The new revenue standard differs in many ways from Accounting Standards Codification (ASC) 605. This article touches on multiple changes that have been made in different areas of the new standard. The following sections explore these differences by topic.

Variable Consideration

Under ASC 605, variable consideration was not estimated or allocated to the transaction price. Consideration had to be fixed and determinable to be recognized as revenue or considered as part of the standalone selling price. The concept of applying variable consideration to the transaction price is a significant change in the new standard that has multiple steps (for more information, see Allocating Variable Consideration).
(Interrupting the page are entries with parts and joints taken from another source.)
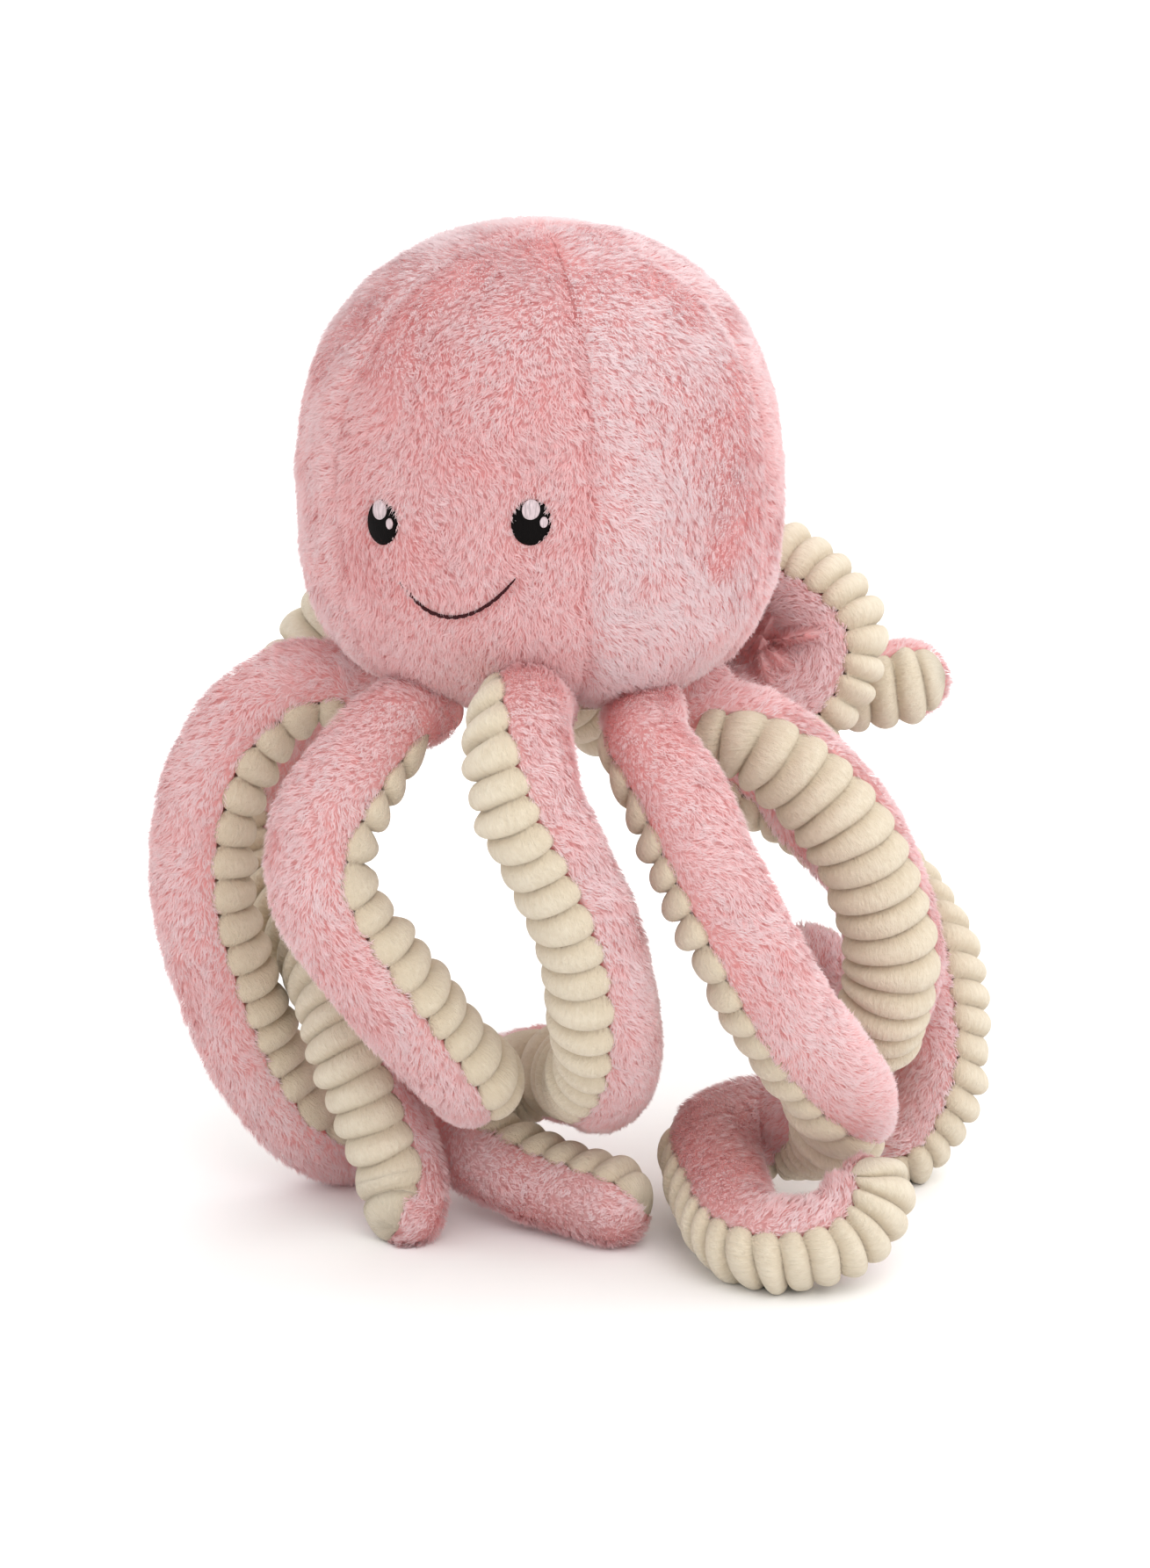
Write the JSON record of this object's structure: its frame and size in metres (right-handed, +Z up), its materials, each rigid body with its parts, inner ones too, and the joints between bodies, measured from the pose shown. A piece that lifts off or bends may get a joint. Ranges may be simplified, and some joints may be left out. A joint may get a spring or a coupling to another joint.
{
  "type": "stuffed octopus",
  "caption": "Stuffed octopus in pink plush with a big round head, a stitched smiling face and long curling arms with cream ribbed undersides, standing on its arm ends.",
  "frame": {"origin": "on the floor, under the middle of the whole toy's outline", "axes": "+Z up, the face looks along -Y, +X is towards the toy's side that is on the right as it is seen from the front"},
  "size_m": [0.3998, 0.3628, 0.489],
  "materials": {
    "pink_plush": "long soft pile",
    "cream_plush": "short soft pile over padded ribs",
    "filling": "loose fibre",
    "black_thread": "satin-stitched thread",
    "white_thread": "satin-stitched thread"
  },
  "bodies": {
    "head": {"gore_face": "pink_plush", "gore_right_cheek": "pink_plush", "gore_right_nape": "pink_plush", "gore_nape": "pink_plush", "gore_left_nape": "pink_plush", "gore_left_cheek": "pink_plush", "head_filling": "filling", "base_patch": "cream_plush", "eye_left": "black_thread", "glint_left": "white_thread", "spark_left": "white_thread", "eye_right": "black_thread", "glint_right": "white_thread", "spark_right": "white_thread", "smile": "black_thread"},
    "arm_left_front": {"sleeve_left_front": "pink_plush", "ribs_left_front": "cream_plush"},
    "arm_front_left": {"sleeve_front_left": "pink_plush", "ribs_front_left": "cream_plush"},
    "arm_front_right": {"sleeve_front_right": "pink_plush", "ribs_front_right": "cream_plush"},
    "arm_right_front": {"sleeve_right_front": "pink_plush", "ribs_right_front": "cream_plush"},
    "arm_right_back": {"sleeve_right_back": "pink_plush", "ribs_right_back": "cream_plush"},
    "arm_back_right": {"sleeve_back_right": "pink_plush", "ribs_back_right": "cream_plush"},
    "arm_back_left": {"sleeve_back_left": "pink_plush", "ribs_back_left": "cream_plush"},
    "arm_left_back": {"sleeve_left_back": "pink_plush", "ribs_left_back": "cream_plush"}
  },
  "joints": [
    {"name": "left_front_root", "type": "hinge", "parent": "head", "child": "arm_left_front", "pos_m": [-0.07681, -0.04674, 0.26803], "axis": [-0.3827, 0.9239, 0], "range_deg": [-1, 28]},
    {"name": "front_left_root", "type": "hinge", "parent": "head", "child": "arm_front_left", "pos_m": [-0.03892, -0.08463, 0.26803], "axis": [-0.9239, 0.3827, 0], "range_deg": [-5, 28]},
    {"name": "front_right_root", "type": "hinge", "parent": "head", "child": "arm_front_right", "pos_m": [0.01465, -0.08463, 0.26803], "axis": [-0.9239, -0.3827, 0], "range_deg": [-12, 2]},
    {"name": "right_front_root", "type": "hinge", "parent": "head", "child": "arm_right_front", "pos_m": [0.05253, -0.04674, 0.26803], "axis": [-0.3827, -0.9239, 0], "range_deg": [-2, 25]},
    {"name": "right_back_root", "type": "hinge", "parent": "head", "child": "arm_right_back", "pos_m": [0.05253, 0.00683, 0.26803], "axis": [0.6088, 0.7934, 0], "range_deg": [-15, 15]},
    {"name": "back_right_root", "type": "hinge", "parent": "head", "child": "arm_back_right", "pos_m": [0.01465, 0.04472, 0.26803], "axis": [0.9239, -0.3827, 0], "range_deg": [-5, 8]},
    {"name": "back_left_root", "type": "hinge", "parent": "head", "child": "arm_back_left", "pos_m": [-0.03892, 0.04472, 0.26803], "axis": [0.9239, 0.3827, 0], "range_deg": [-5, 25]},
    {"name": "left_back_root", "type": "hinge", "parent": "head", "child": "arm_left_back", "pos_m": [-0.07681, 0.00683, 0.26803], "axis": [-0.561, -0.4305, -0.7071], "range_deg": [-2, 15]}
  ]
}
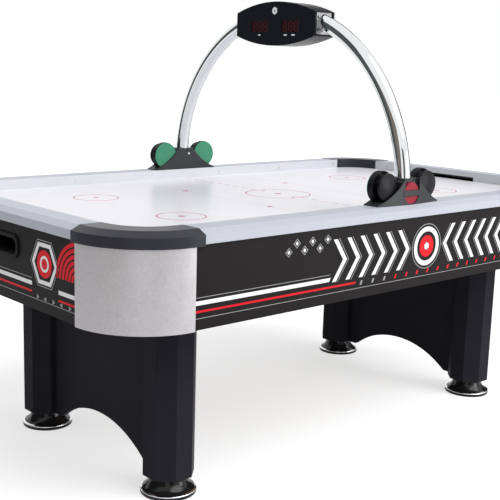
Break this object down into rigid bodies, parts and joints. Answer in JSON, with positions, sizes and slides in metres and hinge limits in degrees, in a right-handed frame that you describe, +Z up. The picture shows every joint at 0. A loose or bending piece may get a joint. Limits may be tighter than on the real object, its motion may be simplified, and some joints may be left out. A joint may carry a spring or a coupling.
{
  "type": "air hockey table",
  "caption": "Air hockey table with rounded corners, leg panels on levelling feet, and a tubular arch that carries a score display and mallet holders.",
  "frame": {"origin": "centre of the floor footprint", "axes": "+X along the table, +Y across it, +Z up"},
  "size_m": [2.138, 1.228, 1.421],
  "materials": {
    "apron_black": "printed black laminate on board, satin",
    "corner_silver": "textured silver moulding",
    "cap_charcoal": "fine grained charcoal moulding",
    "leg_black": "black laminate on board, satin",
    "foot_gloss": "gloss black moulding",
    "mallet_black": "gloss black moulding",
    "felt_green": "green felt",
    "rail_grey": "light grey laminate on board, satin",
    "strip_alu": "satin extruded strip",
    "screw_steel": "zinc plated heads",
    "field_white": "gloss white laminate with fine air holes and printed lines",
    "board_raw": "raw fibreboard",
    "box_black": "black moulding",
    "motor_steel": "zinc plated can",
    "impeller_grey": "moulded grey",
    "tube_chrome": "polished chrome plate",
    "bracket_grey": "dark grey moulding",
    "puck_red": "red moulding",
    "scorer_black": "gloss black moulding",
    "window_dark": "dark red display window",
    "plate_steel": "bright plate"
  },
  "bodies": {
    "table": {"side_apron_near": "apron_black", "side_apron_far": "apron_black", "end_apron_left": "apron_black", "end_apron_right": "apron_black", "corner_panel_near_left": "corner_silver", "corner_cap_near_left": "cap_charcoal", "leg_post_near_left": "leg_black", "corner_panel_near_right": "corner_silver", "corner_cap_near_right": "cap_charcoal", "leg_post_near_right": "leg_black", "corner_panel_far_left": "corner_silver", "corner_cap_far_left": "cap_charcoal", "leg_post_far_left": "leg_black", "corner_panel_far_right": "corner_silver", "corner_cap_far_right": "cap_charcoal", "leg_post_far_right": "leg_black", "side_rail_near": "rail_grey", "side_rail_far": "rail_grey", "end_rail_left": "rail_grey", "end_rail_right": "rail_grey", "side_strip_near": "strip_alu", "side_strip_far": "strip_alu", "end_strip_left": "strip_alu", "end_strip_right": "strip_alu", "strip_screws": "screw_steel", "playfield": "field_white", "plenum_frame": "board_raw", "plenum_floor": "board_raw", "return_box_left": "box_black", "return_box_right": "box_black", "return_bezel_left": "box_black", "return_bezel_right": "box_black", "blower_drum": "box_black", "blower_grille": "box_black", "power_inlet": "box_black", "blower_motor": "motor_steel", "leg_panel_left": "leg_black", "leg_panel_right": "leg_black", "arch_tube": "tube_chrome", "arch_bracket_near": "bracket_grey", "arch_bracket_far": "bracket_grey", "scorer_shell": "scorer_black", "scorer_face_left": "scorer_black", "scorer_face_right": "scorer_black", "score_windows": "window_dark", "scorer_end_plates": "plate_steel"},
    "foot_near_left": {"leveller_foot_near_left": "foot_gloss"},
    "foot_near_right": {"leveller_foot_near_right": "foot_gloss"},
    "foot_far_left": {"leveller_foot_far_left": "foot_gloss"},
    "foot_far_right": {"leveller_foot_far_right": "foot_gloss"},
    "mallet_body_near_left": {"mallet_near_left": "mallet_black", "mallet_felt_near_left": "felt_green"},
    "mallet_body_near_right": {"mallet_near_right": "mallet_black", "mallet_felt_near_right": "felt_green"},
    "mallet_body_far_left": {"mallet_far_left": "mallet_black", "mallet_felt_far_left": "felt_green"},
    "mallet_body_far_right": {"mallet_far_right": "mallet_black", "mallet_felt_far_right": "felt_green"},
    "puck_body": {"puck": "puck_red"},
    "fan": {"blower_impeller": "impeller_grey"}
  },
  "joints": [
    {"name": "foot_screw_near_left", "type": "slide", "parent": "table", "child": "foot_near_left", "axis": [0, 0, -1], "range_m": [0, 0.02]},
    {"name": "foot_screw_near_right", "type": "slide", "parent": "table", "child": "foot_near_right", "axis": [0, 0, -1], "range_m": [0, 0.02]},
    {"name": "foot_screw_far_left", "type": "slide", "parent": "table", "child": "foot_far_left", "axis": [0, 0, -1], "range_m": [0, 0.02]},
    {"name": "foot_screw_far_right", "type": "slide", "parent": "table", "child": "foot_far_right", "axis": [0, 0, -1], "range_m": [0, 0.02]},
    {"name": "mallet_lift_near_left", "type": "slide", "parent": "table", "child": "mallet_body_near_left", "axis": [0, 0, 1], "range_m": [0, 0.14]},
    {"name": "mallet_lift_near_right", "type": "slide", "parent": "table", "child": "mallet_body_near_right", "axis": [0, 0, 1], "range_m": [0, 0.14]},
    {"name": "mallet_lift_far_left", "type": "slide", "parent": "table", "child": "mallet_body_far_left", "axis": [0, 0, 1], "range_m": [0, 0.14]},
    {"name": "mallet_lift_far_right", "type": "slide", "parent": "table", "child": "mallet_body_far_right", "axis": [0, 0, 1], "range_m": [0, 0.14]},
    {"name": "puck_lift", "type": "slide", "parent": "table", "child": "puck_body", "axis": [0, 0, 1], "range_m": [0, 0.1]},
    {"name": "fan_spin", "type": "hinge", "parent": "table", "child": "fan", "pos_m": [0, 0, 0.69], "axis": [0, 0, 1], "continuous": true}
  ]
}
In certain situations, these modifications will change the timing and amount of revenue recognized, but the results of this example would be similar under both ASC 605 and 606.

Discounts

Theoretically, under ASC 605 discounts could not be attributed to one or more, but not all of the performance obligations except in the software industry when the residual method was used, and the discount had to be allocated to only the delivered performance obligations. In practice, the guidance was ignored and discounts were generally allocated entirely to the performance obligation to which they pertained. ASC 606 explicitly allows discounts to be allocated to one or more, but not all of the performance obligations and to be attributed to both delivered and undelivered items in the contract regardless of the industry or circumstance.

Conclusion

This article discusses the process of allocating the transaction price to performance obligations in the contract when variable consideration and fixed discounts are present. It provides a comprehensive example of how to allocate variable consideration (variable discounts) and fixed discounts before applying the relative standalone selling price method. The results of the transaction are very similar under ASC 605 and 606, but the guidance in ASC 606 explicitly allows discounts to be allocated to one or more, but not all of the performance obligations regardless of whether those items are delivered or undelivered.